Meno male che, anche se a fatica, l’Italia non ha appeso le scarpe al chiodo. Tuttavia, se davvero volesse portare il cambiamento che da anni ogni governo proclama, si potrebbe togliere i tacchi come ha fatto la Venier. Darebbe così del gas senza avere paura di cadere dalle scale in corso d’opera.
Del resto, come darle torto. La sua storia è piena di eventi di trasformismo, tra politici che prima si amano e poi si odiano (o iodiano?) e poi si citofonano e infine escono di scena appena prima delle regionali. Livelli che nemmeno Morgan e Bugo potrebbero mai raggiungere in anni di prove. Come si fa a fare una buona politica in questo mare in cui anche le sardine sembrano essersi perse?

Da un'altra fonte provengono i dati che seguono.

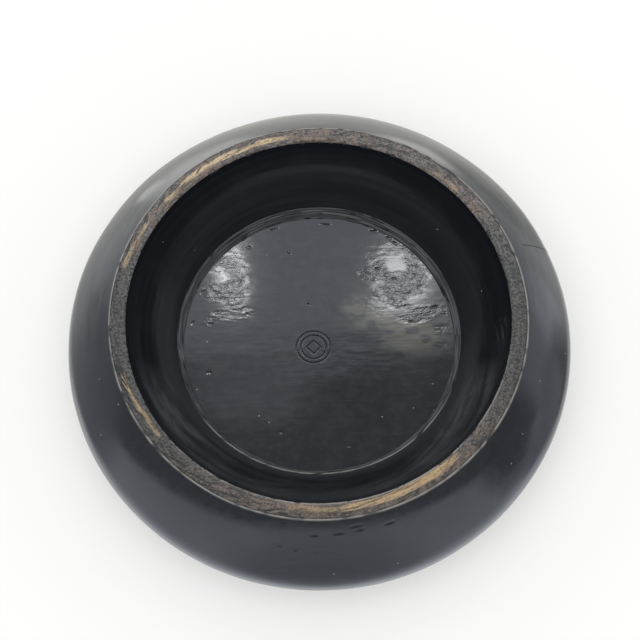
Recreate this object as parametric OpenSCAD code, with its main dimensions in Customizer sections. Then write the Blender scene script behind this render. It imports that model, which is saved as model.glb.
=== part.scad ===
// Shallow lacquered go stone bowl: a squat turned belly with a wide mouth, a worn rim hoop,
// a curved well, a sunken floor board with an incised mark, and a low foot ring.
// The origin is the centre of the foot's rest plane and +Z is the turning axis. Millimetres.

/* [Belly] */
// Widest diameter of the bowl
bowl_d = 150; // [146:1:156]
// Height from the rest plane to the highest line of the rim
bowl_h = 44; // [43:0.5:46]
// Height of the widest plane above the rest plane
belly_z = 21.3; // [20.5:0.1:22]
// Radius of the tight curve round the widest plane
belly_edge_r = 13; // [12:0.5:14]
// Slope of the shoulder below horizontal where it meets the rim
shoulder_slope = 44; // [42:0.5:45]
// Slope of the underside above horizontal where it meets the foot
underside_slope = 8; // [6:0.5:9]

/* [Mouth] */
// Clear diameter of the mouth at the rim
mouth_d = 111.8; // [111:0.1:113]
// Width of the rim hoop's top face
rim_w = 4.4; // [4:0.1:4.8]
// Thickness of the rim hoop
rim_t = 2.6; // [2.2:0.1:3]
// Drop of the rim hoop's top face from its inner to its outer edge
rim_fall = 0.3; // [0.1:0.05:0.4]

/* [Well] */
// Depth of the floor below the rim
floor_depth = 21; // [20.5:0.5:21.5]
// Depth of the ledge round the floor below the rim
ledge_depth = 16.9; // [16.5:0.1:17.5]
// Diameter of the ledge round the floor
ledge_d = 84.4; // [83:0.2:86]
// Inward lean of the ledge's short drop to the floor
ledge_lean = 2; // [1.5:0.1:2.2]
// Hollow of the well's wall, measured from a straight line
wall_bow = 2.2; // [1.8:0.1:2.6]
// Outer diameter of the well wall's lower end
wall_foot_d = 96; // [94:1:98]

/* [Boards] */
// Diameter of the floor board and the base board
board_d = 88; // [86.5:0.5:89]
// Thickness of the floor board
floor_t = 6; // [5:0.5:8]

/* [Foot] */
// Outer diameter of the foot ring
foot_d = 100; // [98:1:102]
// Width of the foot ring where it is glued on
foot_w = 7.5; // [7:0.1:8]
// Height of the foot ring
foot_h = 4.5; // [4.3:0.1:4.7]
// Inset of the foot ring's rest face from its two sides
foot_lean = 1; // [0.6:0.1:1.2]

/* [Mark] */
// Diameter of the mark's outer circle
mark_d = 10; // [8:0.5:12]
// Diameter of the mark's inner circle
mark_inner_d = 7.4; // [6:0.2:7.8]
// Length of each side of the lozenge in the mark
mark_side = 3; // [2:0.1:3.4]
// Width of each incised line
groove_w = 0.5; // [0.3:0.05:0.7]
// Depth of each incised line
groove_depth = 0.4; // [0.2:0.05:0.6]
// Offset of the mark from the floor's centre along X and Y
mark_at = [-1.7, -1.8]; // [-5:0.1:5]

/* [Hidden] */

round_fn = 180;
arc_steps = 16;
cut = 1;

lacquer_black = [0.035, 0.036, 0.04];
lacquer_inner = [0.05, 0.05, 0.055];
lacquer_floor = [0.14, 0.14, 0.145];
worn_rim = [0.42, 0.36, 0.28];

rim_in_r = mouth_d / 2;
rim_out_r = rim_in_r + rim_w;
rim_out_z = bowl_h - rim_fall;
rim_seat_z = bowl_h - rim_t;
rim_mid_r = rim_in_r + rim_w / 2;
floor_z = bowl_h - floor_depth;
ledge_r = ledge_d / 2;
ledge_z = bowl_h - ledge_depth;
floor_r = ledge_r - ledge_lean;
wall_foot_r = wall_foot_d / 2;
board_r = board_d / 2;
foot_r = foot_d / 2;

// Points along a circle from angle a0 to angle a1, both ends included.
function arc(centre, r, a0, a1) =
    [for (i = [0:arc_steps]) let (a = a0 + (a1 - a0) * i / arc_steps) centre + r * [cos(a), sin(a)]];

// A circle through point p, where its outward normal lies at angle a, that touches the belly's edge
// circle from outside. It gives the radius and the centre.
edge_c = [bowl_d / 2 - belly_edge_r, belly_z];
function touching_r(p, a) =
    let (d = p - edge_c, n = [cos(a), sin(a)])
    (d * d - belly_edge_r * belly_edge_r) / (2 * (d * n - belly_edge_r));
function touching_c(p, a) = p - touching_r(p, a) * [cos(a), sin(a)];
function direction(from, to) = atan2(to[1] - from[1], to[0] - from[0]);

// The shoulder's arc runs from the rim to the edge, and the underside's arc from the edge to the foot.
shoulder_start = [rim_out_r, rim_out_z];
shoulder_a = 90 - shoulder_slope;
shoulder_c = touching_c(shoulder_start, shoulder_a);
shoulder_end_a = direction(shoulder_c, edge_c);
underside_end = [foot_r, foot_h];
underside_a = underside_slope - 90;
underside_c = touching_c(underside_end, underside_a);
underside_start_a = direction(underside_c, edge_c);

// The well's wall is an arc from the mouth to the ledge, hollowed by wall_bow from the straight line.
wall_top = [rim_in_r, bowl_h];
wall_low = [ledge_r, ledge_z];
wall_half = norm(wall_top - wall_low) / 2;
wall_arc_r = (wall_half * wall_half + wall_bow * wall_bow) / (2 * wall_bow);
wall_lie = direction(wall_low, wall_top);
wall_c = (wall_top + wall_low) / 2 + (wall_arc_r - wall_bow) * [cos(wall_lie + 90), sin(wall_lie + 90)];
wall_top_a = direction(wall_c, wall_top);
wall_low_a = direction(wall_c, wall_low);
wall_seat_a = asin((rim_seat_z - wall_c[1]) / wall_arc_r);

module turned(points) {
    rotate_extrude($fn = round_fn) polygon(points);
}

module belly() {
    color(lacquer_black) turned(concat(
        [[rim_mid_r, rim_seat_z], [rim_out_r, rim_seat_z]],
        arc(shoulder_c, touching_r(shoulder_start, shoulder_a), shoulder_a, shoulder_end_a),
        arc(edge_c, belly_edge_r, shoulder_end_a, underside_start_a),
        arc(underside_c, touching_r(underside_end, underside_a), underside_start_a, underside_a),
        [[board_r, foot_h], [board_r, floor_z], [wall_foot_r, floor_z]]
    ));
}

module rim_ring() {
    color(worn_rim) turned(concat(
        [[rim_out_r, rim_seat_z], [rim_out_r, rim_out_z]],
        arc(wall_c, wall_arc_r, wall_top_a, wall_seat_a)
    ));
}

module well_wall() {
    color(lacquer_inner) turned(concat(
        arc(wall_c, wall_arc_r, wall_seat_a, wall_low_a),
        [[floor_r, floor_z], [wall_foot_r, floor_z], [rim_mid_r, rim_seat_z]]
    ));
}

module circle_groove(d) {
    difference() {
        cylinder(h = groove_depth + cut, d = d + groove_w, $fn = round_fn);
        translate([0, 0, -cut]) cylinder(h = groove_depth + 3 * cut, d = d - groove_w, $fn = round_fn);
    }
}

module lozenge_groove() {
    rotate(45) difference() {
        translate([0, 0, (groove_depth + cut) / 2])
            cube([mark_side + groove_w, mark_side + groove_w, groove_depth + cut], center = true);
        cube([mark_side - groove_w, mark_side - groove_w, 4 * cut], center = true);
    }
}

module floor_disc() {
    color(lacquer_floor) difference() {
        translate([0, 0, floor_z - floor_t]) cylinder(h = floor_t, r = board_r, $fn = round_fn);
        translate([mark_at[0], mark_at[1], floor_z - groove_depth]) {
            circle_groove(mark_d);
            circle_groove(mark_inner_d);
            lozenge_groove();
        }
    }
}

module base_board() {
    color(lacquer_inner) translate([0, 0, foot_h])
        cylinder(h = floor_z - floor_t - foot_h, r = board_r, $fn = round_fn);
}

module foot_ring() {
    color(lacquer_black) turned([
        [foot_r - foot_w, foot_h],
        [foot_r - foot_w + foot_lean, 0],
        [foot_r - foot_lean, 0],
        [foot_r, foot_h]
    ]);
}

belly();
rim_ring();
well_wall();
floor_disc();
base_board();
foot_ring();
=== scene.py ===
"""Looks of the lacquered go stone bowl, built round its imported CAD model. Lengths are metres."""

import math

import bpy
import numpy as np
from mathutils import Matrix, Vector


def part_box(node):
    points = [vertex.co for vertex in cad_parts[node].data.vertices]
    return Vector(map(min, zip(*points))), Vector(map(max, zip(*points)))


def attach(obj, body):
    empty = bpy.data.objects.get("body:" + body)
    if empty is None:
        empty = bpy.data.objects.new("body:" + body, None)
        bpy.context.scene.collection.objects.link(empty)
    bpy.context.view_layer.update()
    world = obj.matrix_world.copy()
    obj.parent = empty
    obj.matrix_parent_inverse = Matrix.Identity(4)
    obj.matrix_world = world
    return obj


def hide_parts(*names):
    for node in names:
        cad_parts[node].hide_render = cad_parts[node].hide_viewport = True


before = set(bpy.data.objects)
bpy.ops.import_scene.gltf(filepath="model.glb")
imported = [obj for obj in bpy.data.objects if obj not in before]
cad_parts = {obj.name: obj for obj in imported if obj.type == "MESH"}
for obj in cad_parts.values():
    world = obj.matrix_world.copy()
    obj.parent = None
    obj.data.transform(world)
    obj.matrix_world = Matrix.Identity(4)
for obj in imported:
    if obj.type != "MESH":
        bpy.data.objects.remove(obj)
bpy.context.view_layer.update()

MM = 0.001


# ---------------------------------------------------------------- sizes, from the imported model

def ring_radii(node, z, within=0.02 * MM):
    """The least and greatest radius of a node's vertices at one height."""
    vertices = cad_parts[node].data.vertices
    at = [math.hypot(v.co.x, v.co.y) for v in vertices if abs(v.co.z - z) < within]
    return min(at), max(at)


def greatest_radius(node):
    """The greatest radius of a node's vertices at any height."""
    return max(math.hypot(v.co.x, v.co.y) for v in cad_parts[node].data.vertices)


RIM_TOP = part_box("rim_ring")[1].z
RIM_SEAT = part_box("rim_ring")[0].z
MOUTH_R = ring_radii("rim_ring", RIM_TOP)[0]
RIM_R = greatest_radius("rim_ring")
RIM_EDGE_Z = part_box("belly")[1].z
BOWL_R = greatest_radius("belly")
FLOOR_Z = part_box("floor_disc")[1].z
FLOOR_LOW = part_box("floor_disc")[0].z
FLOOR_R = ring_radii("well_wall", FLOOR_Z)[0]
WALL_FOOT_R = ring_radii("well_wall", FLOOR_Z)[1]
SEAT_R = ring_radii("well_wall", RIM_SEAT)[1]
BOARD_R = greatest_radius("floor_disc")
FOOT_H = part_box("foot_ring")[1].z
FOOT_R = ring_radii("foot_ring", FOOT_H)[1]
FOOT_IN_R = ring_radii("foot_ring", FOOT_H)[0]
FOOT_LEAN = FOOT_R - ring_radii("foot_ring", 0)[1]
BASE_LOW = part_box("base_board")[0].z
BASE_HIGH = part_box("base_board")[1].z

# What the CAD source draws between those sizes. The two slopes are in degrees.
BELLY_Z = 21.3 * MM
EDGE_R = 13 * MM
SHOULDER_SLOPE = 44
UNDERSIDE_SLOPE = 8
LEDGE_R = 42.2 * MM
LEDGE_Z = RIM_TOP - 16.9 * MM
WALL_BOW = 2.2 * MM

# The incised mark: its middle, the radii of its circles, its lozenge from middle to corner, and half the
# width of its line.
MARK_AT = (-1.7 * MM, -1.8 * MM)
MARK_CIRCLES = (5 * MM, 3.7 * MM)
MARK_LOZENGE = 2.12 * MM
MARK_LINE = 0.14 * MM


# ---------------------------------------------------------------- curves and noise

def arc(centre, radius, a0, a1, count):
    """Points along an arc from angle a0 to a1, in degrees."""
    a = np.radians(np.linspace(a0, a1, count))
    return np.stack([centre[0] + radius * np.cos(a), centre[1] + radius * np.sin(a)], 1)


def touching(point, normal_a):
    """The circle through point that touches the belly's edge circle, and the angle at which it does.
    normal_a is the angle of its outward normal at point."""
    edge = np.array([BOWL_R - EDGE_R, BELLY_Z])
    d = np.array(point) - edge
    n = np.array([math.cos(math.radians(normal_a)), math.sin(math.radians(normal_a))])
    radius = (d @ d - EDGE_R ** 2) / (2 * (d @ n - EDGE_R))
    centre = np.array(point) - radius * n
    to_edge = edge - centre
    return centre, radius, math.degrees(math.atan2(to_edge[1], to_edge[0]))


def smooth(x, low, high):
    """0 below low, 1 above high, and a smooth step between."""
    t = np.clip((x - low) / (high - low), 0, 1)
    return t * t * (3 - 2 * t)


def lattice(ix, iy, iz, seed):
    """A repeatable number from -1 to 1 for each lattice point."""
    h = (ix * 374761393 + iy * 668265263 + iz * 2147483647 + seed * 1274126177) & 0xFFFFFFFF
    h = ((h ^ (h >> 13)) * 1274126177) & 0xFFFFFFFF
    h = (h ^ (h >> 16)) & 0xFFFFFFFF
    return h / 2147483647.5 - 1


def noise(x, y, z, seed):
    """Smooth noise from -1 to 1, with features one unit across. Each seed gives its own pattern."""
    shape = np.broadcast(x, y, z).shape
    cell, frac = [], []
    for c in (x, y, z):
        c = np.broadcast_to(c, shape)
        low = np.floor(c)
        t = c - low
        cell.append(low.astype(np.int64))
        frac.append(t * t * t * (t * (t * 6 - 15) + 10))
    out = np.zeros(shape)
    for dx in (0, 1):
        for dy in (0, 1):
            for dz in (0, 1):
                w = (frac[0] if dx else 1 - frac[0]) * (frac[1] if dy else 1 - frac[1])
                w = w * (frac[2] if dz else 1 - frac[2])
                out += w * lattice(cell[0] + dx, cell[1] + dy, cell[2] + dz, seed)
    return out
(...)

Me la immagino, questa Italia, vestita di tutto punto in bianco e nero tipo pinguino tattico nucleare. Anzi forse più tendente al Calimero del detersivo (Ama come l’ama!). E manco fosse il festival della canzone del capitano, facendo un passo indietro bailando già prima dell’inizio dello spettacolo, pesta una merda così grossa da mandare Emilio Fede in un brodo di giuggiole sull’altra rete.
Ma l’Italia che cade è la stessa che si rialza teatralmente (un po’ come la controfigura di Ghali che davamo già spiaccicato sul palco) ribadendo per l’ennesima volta la propria cultura sull’asse Firenze-Benigni. Ed è così che catapultiamo la mente ai gironi danteschi del liceo Maria de Filippi, dal quale ogni anno qualcuno fa un saltino e arriva direttamente al festival di Sanremo con tanto di cappello.
Si fatica a mettere da parte le tradizioni, un po’ come si fatica a rinchiudere Rita Pavone e l’evergreen Albano-Romina in casa di riposo. Ma incredibilmente, quest’anno casa Rai che non cambia mai (come il pizzetto di Piero Pelù) si è davvero superata. Ha dato spazio a quelle novità a cui aveva detto sempre “nonononononono grazie” alla Junior Cally.
Una ventata di aria fresca la triade delle buone nuove proposte (Fasma, Leo Gassman e Santa Tecla), sempre sperando non ci siano state raccomandazioni all’italiana. Per non parlare della rottura col passato di Achille Lauro imperlato (non solo di sudore) e la Lamborghini che twerka in-da-face al direttore Rai.
Finalmente si guarda la modernità negli occhi di Rai Play, un po’ come il mondo del lavoro italiano inizia a rivolgersi allo smart working. Un passo avanti per l’inclusione sociale che, grazie alle Vibrazioni, per la prima volta dopo 70 anni di Festival ha visto anche i non udenti ascoltare letteralmente la musica. E lasciato senza parole tutti gli altri per l’emozione.
Ma per la sua incapacità di salvarsi da sola, l’Italia porta in seno ancora molto Rancore dal momento che siamo lontani dall’Eden. Sociale, politico e lavorativo. Tanto che ogni anno si deve sempre ricordare a milioni di persone, mediante monologhi, che esiste ancora la violenza di genere e la violenza in genere.
A proposito di genere. Se questo doveva essere (com’è stato) il Festival delle donne, Rula Jebreal vince su tutte seguita in ordine dall’ironia di Sabrina Salerno, la dolcezza di Antonella Clerici e la seria timidezza di Diletta Leotta, alla quale però hanno appiccicato l’antisterotipo sterotipato per tutti quei richiami al calcio. C’è da dire comunque che in quattro non hanno fatto una Hunziker, le cui capacità di one-woman-show sono difficili da raggiungere.
Ed è così che il Festival di Sanremo diventa la metafora di un’Italia che si svecchia, come Irene Grandi dopo anni lontana dal palco. Dovrebbe “solo” fare più rumore ai tavoli che contano altrimenti non verrà mai considerata davvero e continuerà ad essere il fanalino di coda di una situazione europea così in continua evoluzione che si fatica a starci dietro.
Un po’ come Amadeus con l’orario di chiusura. Ma lo possiamo perdonare solo se l’anno prossimo ci porta le manone di Gianni Morandi all’Ariston.